Aucune des propositions qui formaient timidement alors le programme de la gauche rassemblée, n’a été reprise au cours de ces dix-huit derniers mois. Force est donc de s’en tenir aux deux sujets qui ont occupé le champ des revendications constitutionnelles des deux formations qui les ont portées jusqu’à la démission précoce de Sebastien Lecornu.
Il y en a deux : la suspension de l’article 49-3 par le Parti socialiste et la destitution du président de la République par la France insoumise.
La suspension du 49-3 visait l’usage (23 fois) de cet article par le gouvernements Borne qui a donné une nouvelle dimension à cette disposition : elle servait jusque là à contraindre une majorité problématique (telle celle du gouvernement Rocard en1988-91) à confirmer son soutien fut-ce passif, au gouvernement. Désormais le 49-3 est devenu l’arme ordinaire d’un Exécutif minoritaire contre les oppositions parlementaires, incitées à multiplier les amendements ou les motions de censure. La disparition du « fait majoritaire » en a fait l’emblème d’un « présidentialisme minoritaire ». D’où son impopularité massive dans l’opinion, surtout après son application extensive à des textes budgétaires de tous ordres, relativisant sa définition restrictive par la révision de 2008.
Le PS avait donc quelques raisons d’en demander la mise à l’écart. A condition d’en préciser les conditions de sa réforme dans la panoplie des mesures servant à « caporaliser le parlement » (Boris Vallaud). Sébastien Lecornu, en solennisant le 3 octobre l’annonce sur le perron de Matignon, de son « renoncement (…) pour ne pas passer en force », au moins pour l’adoption du budget a d’évidence, pris de court les socialistes. Lesquels sont passés à autre chose comme condition à leur non censure du nouveau gouvernement.
Or c’était l’occasion de mettre le pied dans la porte d’une reconsidération du « parlementarisme rationalisé ». Dans ce cadre , comme c'est le cas à peu près partout en Europe, les procédures d’organisation du travail des Assemblées ont connu, durant la dernière décennie une «modernisation »: elles sont passées des mains du gouvernement à ceux des assemblées.

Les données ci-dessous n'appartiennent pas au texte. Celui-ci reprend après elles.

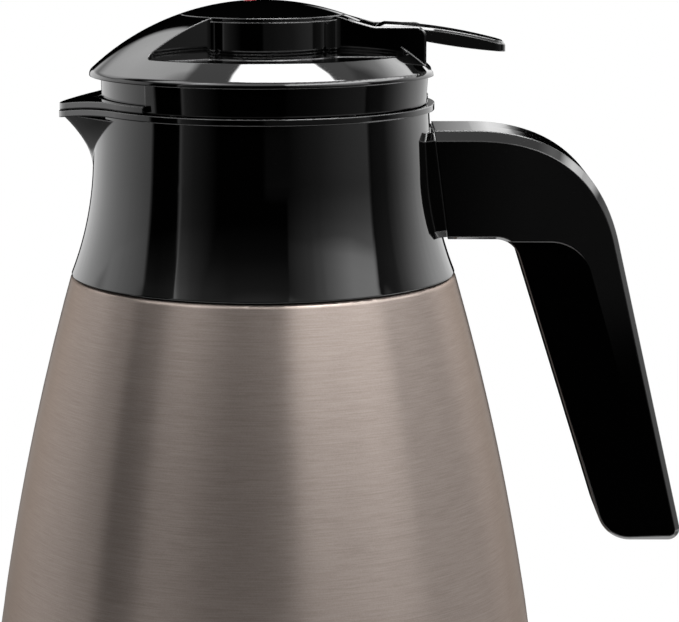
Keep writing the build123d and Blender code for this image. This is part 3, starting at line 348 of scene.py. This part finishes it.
PANELS = {
    # (azimuth, brightness) stops, then (elevation, share of it) stops; beyond its last
    # stop on either side a list keeps that stop's value
    "left_wall": (
        ((-163, 0), (-161, 1.15), (-140, 1.3), (-120, 1.05), (-100, 0.77), (-78, 0.45), (-77, 0)),
        ((-26, 0.1), (-16, 0.15), (-12, 0.85), (0, 1.0), (9, 1.1), (13, 0.5), (23, 0.0)),
    ),
    "left_front_wall": (
        ((-130, 0), (-108, 0.9), (-78, 0.45), (-77, 0)),
        ((0, 0.0), (6, 1.0), (9, 1.15), (20, 1.2), (24, 0.0)),
    ),
    "left_top_wall": (
        ((-163, 0), (-161, 0.8), (-150, 0.95), (-124, 1.0), (-110, 0.0)),
        ((12, 0.0), (22, 1.3), (36, 2.1), (50, 2.5), (62, 2.6), (66, 0.0)),
    ),
    "left_strip": (
        ((-56, 0), (-55, 0.46), (-53, 0.18), (-45, 0.09), (-28, 0.0)),
        ((-30, 0.5), (-4, 0.8), (8, 1.0), (24, 2.5), (38, 5.0), (46, 0.0)),
    ),
    "front_top": (
        ((-98, 0), (-88, 2.0), (-76, 1.9), (-69, 1.3), (-57, 1.5), (-54, 3.3), (-40, 2.0),
         (-20, 0.95), (60, 0.8), (150, 0)),
        ((9, 0.0), (20, 0.03), (30, 0.1), (40, 1.3), (54, 1.6), (62, 0.3), (80, 0.2)),
    ),
    "right_low": (
        ((17, 0), (18, 0.05), (40, 0.25), (60, 0.6), (76, 0.8), (78, 0.0)),
        ((-16, 0.1), (-4, 0.25), (6, 0.6), (14, 1.1), (22, 0.0)),
    ),
    "low_front": (
        ((2, 0), (4, 0.045), (17, 0.05), (30, 0.07), (60, 0.1), (78, 0.14), (79, 0)),
        ((-11.5, 0.0), (-10, 1.0), (-4, 1.0), (3, 0.0)),
    ),
    "right_high": (
        ((17, 0), (18, 0.1), (32, 0.3), (42, 0.6), (50, 1.05), (60, 1.6), (77, 1.7), (78, 0.0)),
        ((6, 0.0), (10, 0.25), (16, 0.9), (20, 1.0), (40, 1.0), (52, 0.0)),
    ),
    "right_top": (
        ((17, 0), (18, 5.4), (30, 6.3), (50, 5.7), (76, 5.6), (88, 6.0), (98, 4.0), (110, 1.8),
         (126, 0)),
        ((30, 0.0), (35, 0.95), (42, 1.0), (46, 0.7), (51, 0.0)),
    ),
    "right_gap": (
        ((80, 0), (86, 3.0), (96, 4.4), (114, 4.8), (122, 0)),
        ((20, 0.0), (27, 0.9), (38, 1.0), (46, 0.0)),
    ),
    "right_floor": (
        ((74, 0), (84, 2.2), (114, 2.2), (124, 0)),
        ((-42, 0.0), (-36, 1.0), (-20, 1.0), (-13, 0.0)),
    ),
    "right_back": (
        ((122, 0), (128, 0.8), (136, 3.2), (150, 2.8), (156, 0)),
        ((16, 0.0), (24, 0.8), (30, 1.0), (36, 0.85), (43, 0.4), (50, 0.25), (56, 0.2), (60, 0)),
    ),
    "back_low": (
        ((167, 0), (169, 1.3), (176, 1.3), (178, 0)),
        ((4, 0.0), (5, 1.0), (9.5, 1.0), (11, 0.0)),
    ),
    "right_wall": (
        ((78, 0), (79, 0.04), (92, 0.07), (102, 0.28), (112, 0.6), (126, 1.1), (162, 1.7),
         (163, 0)),
        ((-24, 0.4), (-6, 0.7), (4, 1.0), (14, 1.5), (26, 1.5), (46, 0.6), (52, 0.0)),
    ),
}
CEILING_BRIGHTNESS = 0.5
CEILING_START = 50          # elevations between which the ceiling comes up
CEILING_FULL = 58

# The overhead lamp is a softbox in a level plane above the carafe. Its sides are given as
# shares of that plane's height, after a turn about the vertical.
OVERHEAD_TURN = -27
OVERHEAD_ACROSS = (-0.205, 0.46)
OVERHEAD_ALONG = (-0.105, 0.39)
OVERHEAD_EDGE = 0.02
OVERHEAD_STRENGTH = 11.5
OVERHEAD_LOWEST = 0.3       # upward part of a direction, below which there is no lamp
LEAST_RISE = 0.05           # keeps the division by a direction's upward part finite


def level(tree, angle, stops, limit):
    """Brightness along one angle that runs from -limit to limit, straight between stops."""
    top = max(value for place, value in stops)
    share = add(tree, "Math", {0: angle, 1: 0.5 / limit, 2: 0.5}, operation="MULTIPLY_ADD")
    ramp = add(tree, "ValToRGB", {"Fac": share})
    points = ramp.color_ramp.elements
    places = [0.5 + 0.5 * place / limit for place, value in stops]
    points[0].position = places[0]
    points[1].position = places[-1]
    for place in places[1:-1]:
        points.new(place)
    for point, (place, value) in zip(points, stops):
        point.color = (value / top, value / top, value / top, 1.0)
    return add(tree, "Math", {0: ramp, 1: top}, operation="MULTIPLY")


def soft_window(tree, value, ends, edge):
    """1 between two values and 0 outside, with soft edges inside them."""
    sides = []
    for end, step in ((ends[0], edge), (ends[1], -edge)):
        rise = {"Value": value, "From Min": end, "From Max": end + step}
        sides.append(add(tree, "MapRange", rise, interpolation_type="SMOOTHSTEP"))
    return add(tree, "Math", {0: sides[0], 1: sides[1]}, operation="MULTIPLY")


world = bpy.data.worlds.new("studio")
scene.world = world
world.use_nodes = True
sky = world.node_tree
sky.nodes.clear()
direction = add(sky, "TexCoord").outputs["Generated"]
axes = add(sky, "SeparateXYZ", {"Vector": direction}).outputs
toward_camera = add(sky, "Math", {0: axes["Y"], 1: -1.0}, operation="MULTIPLY")
bearing = add(sky, "Math", {0: axes["X"], 1: toward_camera}, operation="ARCTAN2")
azimuth = add(sky, "Math", {0: bearing}, operation="DEGREES")
slope = add(sky, "Math", {0: axes["Z"]}, operation="ARCSINE")
elevation = add(sky, "Math", {0: slope}, operation="DEGREES")
light = add(
    sky,
    "MapRange",
    {
        "Value": elevation,
        "From Min": CEILING_START,
        "From Max": CEILING_FULL,
        "To Max": CEILING_BRIGHTNESS,
    },
)
for azimuth_stops, elevation_stops in PANELS.values():
    brightness = level(sky, azimuth, azimuth_stops, 180)
    share = level(sky, elevation, elevation_stops, 90)
    panel = add(sky, "Math", {0: brightness, 1: share}, operation="MULTIPLY")
    light = add(sky, "Math", {0: light, 1: panel}, operation="MAXIMUM")

rise = add(sky, "Math", {0: axes["Z"], 1: LEAST_RISE}, operation="MAXIMUM")
right = add(sky, "Math", {0: axes["X"], 1: rise}, operation="DIVIDE")
back = add(sky, "Math", {0: axes["Y"], 1: rise}, operation="DIVIDE")
turn = radians(OVERHEAD_TURN)
lamp = add(sky, "Math", {0: axes["Z"], 1: OVERHEAD_LOWEST}, operation="GREATER_THAN")
for of_right, of_back, sides in (
    (cos(turn), sin(turn), OVERHEAD_ACROSS),
    (-sin(turn), cos(turn), OVERHEAD_ALONG),
):
    from_right = add(sky, "Math", {0: right, 1: of_right}, operation="MULTIPLY")
    from_back = add(sky, "Math", {0: back, 1: of_back}, operation="MULTIPLY")
    place = add(sky, "Math", {0: from_right, 1: from_back}, operation="ADD")
    window = soft_window(sky, place, sides, OVERHEAD_EDGE)
    lamp = add(sky, "Math", {0: lamp, 1: window}, operation="MULTIPLY")
lamp_light = add(sky, "Math", {0: lamp, 1: OVERHEAD_STRENGTH}, operation="MULTIPLY")
light = add(sky, "Math", {0: light, 1: lamp_light}, operation="MAXIMUM")

ray = add(sky, "LightPath").outputs
shows_white = add(
    sky, "Math", {0: ray["Is Camera Ray"], 1: ray["Is Transmission Ray"]}, operation="MAXIMUM"
)
strength = add(sky, "Mix", {"Factor": shows_white, "A": light, "B": 1.0}, data_type="FLOAT")
background = add(sky, "Background", {"Color": linear("#ffffff"), "Strength": strength})
add(sky, "OutputWorld", {"Surface": background})

# The handle and its cover stay out of mirror images, so that the steel and the collar
# beside them show the studio alone.
for name in ("handle", "grip_cover"):
    nodes[name].visible_glossy = False

# ---- Floor --------------------------------------------------------------------------
# White paper that takes the carafe's shadow. To the eye and in mirror images it also
# glows, weakly under the carafe and fully near its own edge, where it runs into the
# white behind it.

FLOOR_RADIUS = 0.2
FLOOR_SIDES = 96
GLOW_START = 0.35           # shares of the radius
GLOW_FULL = 0.95
GLOW_LEAST = 0.3

floor_mesh = bpy.data.meshes.new("floor")
disc = bmesh.new()
bmesh.ops.create_circle(disc, cap_ends=True, segments=FLOOR_SIDES, radius=FLOOR_RADIUS)
disc.to_mesh(floor_mesh)
disc.free()
floor = bpy.data.objects.new("floor", floor_mesh)
scene.collection.objects.link(floor)
paper, tree = new_material("white_paper")
position = add(tree, "TexCoord").outputs["Object"]
distance = add(tree, "VectorMath", {0: position}, operation="LENGTH").outputs["Value"]
glow = add(
    tree,
    "MapRange",
    {
        "Value": distance,
        "From Min": FLOOR_RADIUS * GLOW_START,
        "From Max": FLOOR_RADIUS * GLOW_FULL,
        "To Min": GLOW_LEAST,
        "To Max": 1.0,
    },
)
ray = add(tree, "LightPath").outputs
seen = ray["Is Camera Ray"]
for kind in ("Is Glossy Ray", "Is Transmission Ray"):
    seen = add(tree, "Math", {0: seen, 1: ray[kind]}, operation="MAXIMUM")
glow_share = add(tree, "Math", {0: seen, 1: glow}, operation="MULTIPLY")
matte = add(tree, "BsdfDiffuse", {"Color": linear("#f2f2f2")})
white = add(tree, "Emission", {"Color": linear("#ffffff"), "Strength": 1.0})
surface = add(tree, "MixShader", {0: glow_share, 1: matte, 2: white})
add(tree, "OutputMaterial", {"Surface": surface})
floor_mesh.materials.append(paper)

# ---- Camera -------------------------------------------------------------------------

CAMERA_PLACE = (0.0224, -0.7281, 0.2780)
CAMERA_TILT = 79.57         # degrees up from looking straight down
LENS_MM = 132.8
SENSOR_MM = 36.0

camera_data = bpy.data.cameras.new("camera")
camera_data.lens = LENS_MM
camera_data.sensor_width = SENSOR_MM
camera = bpy.data.objects.new("camera", camera_data)
camera.location = CAMERA_PLACE
camera.rotation_euler = (radians(CAMERA_TILT), 0, 0)
scene.collection.objects.link(camera)
scene.camera = camera
scene.view_settings.view_transform = "Standard"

Ce sont les présidents de celles-ci, la conférence des présidents, de groupes, de commissions qui jouent le rôle de contrôleurs des pouvoirs parlementaires et de leur mise en oeuvre. Le choix n’était donc pas tant la suppression pure et simple du 49-3, que son réagencement dans la perspective d’une majorité à l’Assemblée nationale. La gauche n’a visiblement pas réfléchi à ce que seraient les modalités de son exercice du pouvoir parlementaire si elle devait l’exercer un jour. Dommage.

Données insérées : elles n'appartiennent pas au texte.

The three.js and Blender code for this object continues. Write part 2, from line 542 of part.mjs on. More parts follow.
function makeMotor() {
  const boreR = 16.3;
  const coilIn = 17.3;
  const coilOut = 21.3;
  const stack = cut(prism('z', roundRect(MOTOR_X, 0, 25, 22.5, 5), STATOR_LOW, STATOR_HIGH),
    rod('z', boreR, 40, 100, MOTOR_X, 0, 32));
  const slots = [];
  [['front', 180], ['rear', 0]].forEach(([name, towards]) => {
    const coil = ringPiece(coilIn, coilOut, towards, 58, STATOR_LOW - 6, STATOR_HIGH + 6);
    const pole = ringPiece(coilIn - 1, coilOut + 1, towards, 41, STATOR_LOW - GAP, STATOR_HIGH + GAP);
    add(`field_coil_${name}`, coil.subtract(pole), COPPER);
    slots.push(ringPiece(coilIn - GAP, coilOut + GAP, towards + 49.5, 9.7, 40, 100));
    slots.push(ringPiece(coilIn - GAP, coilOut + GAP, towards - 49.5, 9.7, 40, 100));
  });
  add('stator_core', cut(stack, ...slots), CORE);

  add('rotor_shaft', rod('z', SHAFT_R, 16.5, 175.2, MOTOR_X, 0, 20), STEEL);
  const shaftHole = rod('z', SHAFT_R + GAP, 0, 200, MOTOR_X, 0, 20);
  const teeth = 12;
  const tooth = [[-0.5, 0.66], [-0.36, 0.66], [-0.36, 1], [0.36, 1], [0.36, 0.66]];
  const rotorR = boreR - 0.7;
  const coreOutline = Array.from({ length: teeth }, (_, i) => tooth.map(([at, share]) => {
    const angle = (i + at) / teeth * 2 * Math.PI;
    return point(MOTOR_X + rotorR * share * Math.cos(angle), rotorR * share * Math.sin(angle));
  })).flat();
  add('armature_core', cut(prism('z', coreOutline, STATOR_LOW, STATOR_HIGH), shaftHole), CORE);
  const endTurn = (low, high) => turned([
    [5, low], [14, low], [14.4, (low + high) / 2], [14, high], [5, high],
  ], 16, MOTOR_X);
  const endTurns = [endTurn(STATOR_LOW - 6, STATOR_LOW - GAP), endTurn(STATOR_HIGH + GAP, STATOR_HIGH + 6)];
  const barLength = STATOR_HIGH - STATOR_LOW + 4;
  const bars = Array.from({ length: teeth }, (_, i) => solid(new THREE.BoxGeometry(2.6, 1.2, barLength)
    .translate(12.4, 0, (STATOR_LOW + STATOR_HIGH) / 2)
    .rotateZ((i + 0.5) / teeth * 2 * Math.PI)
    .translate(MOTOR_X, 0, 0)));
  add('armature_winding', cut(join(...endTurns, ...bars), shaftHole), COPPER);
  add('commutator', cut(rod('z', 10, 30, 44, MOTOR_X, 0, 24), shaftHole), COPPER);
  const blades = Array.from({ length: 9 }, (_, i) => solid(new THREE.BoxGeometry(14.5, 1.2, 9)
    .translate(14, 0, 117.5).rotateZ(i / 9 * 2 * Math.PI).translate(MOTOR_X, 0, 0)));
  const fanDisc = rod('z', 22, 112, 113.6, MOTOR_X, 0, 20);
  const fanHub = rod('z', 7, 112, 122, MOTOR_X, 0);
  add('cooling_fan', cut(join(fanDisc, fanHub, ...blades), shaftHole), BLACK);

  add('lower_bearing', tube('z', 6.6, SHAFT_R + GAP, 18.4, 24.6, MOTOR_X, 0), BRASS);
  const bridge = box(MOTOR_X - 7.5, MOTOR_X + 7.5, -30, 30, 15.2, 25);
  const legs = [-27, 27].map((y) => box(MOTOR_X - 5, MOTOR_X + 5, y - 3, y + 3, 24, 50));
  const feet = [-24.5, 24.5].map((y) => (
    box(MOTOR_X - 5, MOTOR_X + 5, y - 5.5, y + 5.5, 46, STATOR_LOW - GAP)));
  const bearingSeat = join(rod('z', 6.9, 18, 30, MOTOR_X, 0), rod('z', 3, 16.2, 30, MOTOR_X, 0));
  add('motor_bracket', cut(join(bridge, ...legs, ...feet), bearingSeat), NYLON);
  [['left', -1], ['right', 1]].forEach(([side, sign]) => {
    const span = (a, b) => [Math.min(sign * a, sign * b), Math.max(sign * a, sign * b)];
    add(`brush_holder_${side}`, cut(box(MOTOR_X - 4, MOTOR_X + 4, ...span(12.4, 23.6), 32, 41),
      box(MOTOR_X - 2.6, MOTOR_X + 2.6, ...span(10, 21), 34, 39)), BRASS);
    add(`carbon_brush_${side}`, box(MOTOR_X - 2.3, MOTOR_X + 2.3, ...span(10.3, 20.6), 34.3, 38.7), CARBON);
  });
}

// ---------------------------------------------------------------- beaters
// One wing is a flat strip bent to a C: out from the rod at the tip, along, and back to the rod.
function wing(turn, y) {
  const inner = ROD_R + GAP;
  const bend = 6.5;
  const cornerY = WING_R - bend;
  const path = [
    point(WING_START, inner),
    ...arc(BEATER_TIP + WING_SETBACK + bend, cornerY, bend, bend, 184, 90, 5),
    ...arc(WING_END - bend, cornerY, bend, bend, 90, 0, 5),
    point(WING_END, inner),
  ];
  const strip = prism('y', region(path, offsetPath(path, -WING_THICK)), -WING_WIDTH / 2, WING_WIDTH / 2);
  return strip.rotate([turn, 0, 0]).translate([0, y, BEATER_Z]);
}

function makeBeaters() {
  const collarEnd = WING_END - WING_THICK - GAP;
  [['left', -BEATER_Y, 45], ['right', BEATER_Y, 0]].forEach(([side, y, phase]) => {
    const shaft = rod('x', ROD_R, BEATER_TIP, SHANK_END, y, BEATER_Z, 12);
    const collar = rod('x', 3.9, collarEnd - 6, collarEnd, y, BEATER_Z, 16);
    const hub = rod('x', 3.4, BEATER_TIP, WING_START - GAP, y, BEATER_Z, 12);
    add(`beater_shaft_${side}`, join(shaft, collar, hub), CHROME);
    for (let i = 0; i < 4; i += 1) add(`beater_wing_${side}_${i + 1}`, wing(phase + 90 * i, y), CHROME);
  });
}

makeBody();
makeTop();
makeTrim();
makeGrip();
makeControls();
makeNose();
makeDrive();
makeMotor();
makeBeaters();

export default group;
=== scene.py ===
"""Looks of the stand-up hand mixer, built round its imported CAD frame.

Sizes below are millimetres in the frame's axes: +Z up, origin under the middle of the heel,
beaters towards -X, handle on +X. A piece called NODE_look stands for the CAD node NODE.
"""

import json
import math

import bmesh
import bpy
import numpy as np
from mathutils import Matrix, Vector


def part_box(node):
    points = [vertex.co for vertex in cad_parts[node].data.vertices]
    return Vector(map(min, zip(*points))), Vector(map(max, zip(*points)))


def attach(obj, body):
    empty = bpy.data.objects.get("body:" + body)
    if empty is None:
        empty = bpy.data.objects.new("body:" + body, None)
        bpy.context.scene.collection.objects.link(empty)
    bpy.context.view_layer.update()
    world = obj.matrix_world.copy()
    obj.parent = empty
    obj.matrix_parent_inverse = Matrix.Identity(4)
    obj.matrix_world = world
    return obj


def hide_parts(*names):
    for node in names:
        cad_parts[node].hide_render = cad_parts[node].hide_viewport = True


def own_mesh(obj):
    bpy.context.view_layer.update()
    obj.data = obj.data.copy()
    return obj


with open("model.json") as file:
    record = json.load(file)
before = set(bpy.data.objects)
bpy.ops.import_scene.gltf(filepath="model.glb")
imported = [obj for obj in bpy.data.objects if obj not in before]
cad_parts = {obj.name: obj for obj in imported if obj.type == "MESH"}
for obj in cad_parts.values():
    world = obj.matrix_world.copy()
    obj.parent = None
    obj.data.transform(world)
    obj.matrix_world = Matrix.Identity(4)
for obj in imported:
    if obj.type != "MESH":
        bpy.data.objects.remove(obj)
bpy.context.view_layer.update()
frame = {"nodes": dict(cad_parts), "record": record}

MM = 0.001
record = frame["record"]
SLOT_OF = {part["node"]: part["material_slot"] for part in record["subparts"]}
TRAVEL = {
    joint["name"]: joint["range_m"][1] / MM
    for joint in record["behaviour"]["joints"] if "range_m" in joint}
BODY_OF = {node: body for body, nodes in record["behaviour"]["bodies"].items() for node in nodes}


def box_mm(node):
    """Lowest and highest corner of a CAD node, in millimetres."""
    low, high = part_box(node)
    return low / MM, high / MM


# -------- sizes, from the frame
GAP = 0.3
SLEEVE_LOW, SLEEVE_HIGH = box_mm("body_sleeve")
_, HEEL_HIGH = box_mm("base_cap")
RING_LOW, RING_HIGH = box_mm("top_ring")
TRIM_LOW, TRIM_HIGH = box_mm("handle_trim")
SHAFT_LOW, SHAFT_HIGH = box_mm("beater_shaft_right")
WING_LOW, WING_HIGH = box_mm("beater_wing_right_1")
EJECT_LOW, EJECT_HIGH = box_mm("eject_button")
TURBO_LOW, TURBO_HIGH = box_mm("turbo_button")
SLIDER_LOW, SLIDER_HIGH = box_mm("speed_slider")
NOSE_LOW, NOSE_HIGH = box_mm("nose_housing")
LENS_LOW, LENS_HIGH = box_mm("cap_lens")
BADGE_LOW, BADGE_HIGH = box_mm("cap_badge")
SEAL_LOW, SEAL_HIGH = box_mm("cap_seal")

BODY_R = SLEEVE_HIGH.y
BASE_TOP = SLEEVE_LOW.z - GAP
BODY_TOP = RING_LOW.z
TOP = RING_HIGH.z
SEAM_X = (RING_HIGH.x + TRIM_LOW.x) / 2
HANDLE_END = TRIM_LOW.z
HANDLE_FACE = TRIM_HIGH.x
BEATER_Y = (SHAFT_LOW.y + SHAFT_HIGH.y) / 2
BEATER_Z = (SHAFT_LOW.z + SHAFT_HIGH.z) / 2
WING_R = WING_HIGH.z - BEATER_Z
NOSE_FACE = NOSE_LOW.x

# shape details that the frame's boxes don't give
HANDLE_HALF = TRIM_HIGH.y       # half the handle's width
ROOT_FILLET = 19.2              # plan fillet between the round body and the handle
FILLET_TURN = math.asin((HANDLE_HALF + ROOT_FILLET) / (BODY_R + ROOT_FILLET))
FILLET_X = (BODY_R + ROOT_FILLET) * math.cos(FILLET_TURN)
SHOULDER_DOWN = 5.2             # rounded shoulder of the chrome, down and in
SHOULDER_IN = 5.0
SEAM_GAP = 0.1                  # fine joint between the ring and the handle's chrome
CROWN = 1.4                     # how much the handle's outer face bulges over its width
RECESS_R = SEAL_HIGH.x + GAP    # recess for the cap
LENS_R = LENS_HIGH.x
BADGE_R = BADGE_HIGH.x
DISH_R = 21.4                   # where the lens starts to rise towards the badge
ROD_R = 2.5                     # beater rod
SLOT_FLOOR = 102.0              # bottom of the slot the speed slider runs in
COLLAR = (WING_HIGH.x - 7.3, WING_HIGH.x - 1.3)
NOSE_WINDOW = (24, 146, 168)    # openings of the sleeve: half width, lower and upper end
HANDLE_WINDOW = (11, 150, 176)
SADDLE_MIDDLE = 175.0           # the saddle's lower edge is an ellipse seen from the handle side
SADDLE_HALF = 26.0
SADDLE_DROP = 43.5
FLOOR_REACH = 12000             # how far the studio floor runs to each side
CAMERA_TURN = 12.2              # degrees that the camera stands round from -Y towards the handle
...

La destitution du président de la République est réclamée à toute occasion par la France Insoumise. La révision de 2008 a mis fin à la rédaction de 1958 qui prévoyait une mise en accusation du chef de l’Etat pour « Haute trahison », une incrimination mal définie et dépassée. La nouvelle formulation (des articles 67 et 68) vise un « manquement à ses devoirs manifestement incompatible avec l’exercice de son mandat. La destitution est prononcée par le Parlement constitué en Haute Cour ». Cela peut donc concerner une violation flagrante de la Constitution, Mais il faut que deux tiers des assemblées réunies en Haute Cour s’entendent sur l’impossibilité pour le président de persévérer dans ses fonctions. Cela suppose de réunir des majorités spécifiques, préalables à la décision de réunir la Haute Cour.
Autant dire que la sollicitation de ces textes par J.L. Mélenchon est un détournement de leur objet, une démarche vouée à l’échec (un de plus), bref une opération de communication sans lendemain. Sinon une manière de revendiquer une élection présidentielle ici et maintenant, véritable obsession du candidat toujours prêt à partir en campagne sur le mode « moi ou les fachos ».
On en est là. . Une autre voie était possible, susceptible de rassurer, si ce n’est mobiliser les citoyens. Et aussi de mettre en chantier la démocratisation des institutions.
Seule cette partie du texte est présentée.